The graphics card also provides "incredible performance and memory bandwidth" for real-time 8K video editing, according to Nvidia. The Titan RTX will be available in the U.S. and Europe later this month.

Randy Copeland, CEO of Velocity Micro, a Richmond, Va.-based system builder and Nvidia partner, called the Titan RTX a great option over Nvidia's GeForce RTX 2080 Ti GPU meant for high-end consumer PCs and its Quardro P5000, a workstation GPU based on Nvidia's last-generation Pascal architecture.

He expects sales to pick up once the Titan RTX is certified with modeling applications like SolidWorks and Autodesk's Revit software.

"I expect to sell more to our pro workstation customers instead of Quadro when it's certified with Revit and Solidworks, but we do have some gaming customers that will snap it up, too," Copeland said in an email.

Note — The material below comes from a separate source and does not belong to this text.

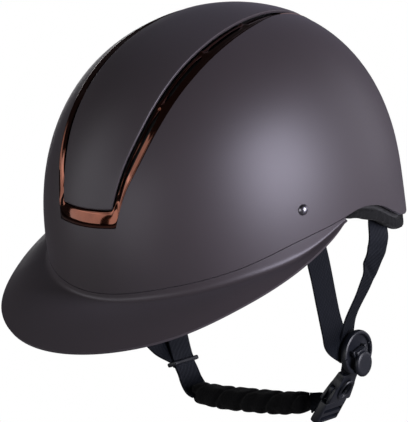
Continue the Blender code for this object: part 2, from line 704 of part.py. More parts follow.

The CEO said his company has a "very limited allocation" for now and expects additional lead time once the initial supply gets snatched up, but he has commitments for "continued supply as best as possible."

Nvidia's stock price was up more than 3 percent Monday morning.

The company's stock plummeted by as much as 19 percent in mid-November after reporting its third-quarter earnings results, which showed that it had fell short of Wall Street's expectations on future revenue guidance and that cryptocurrency mining sales had seen a steep decline.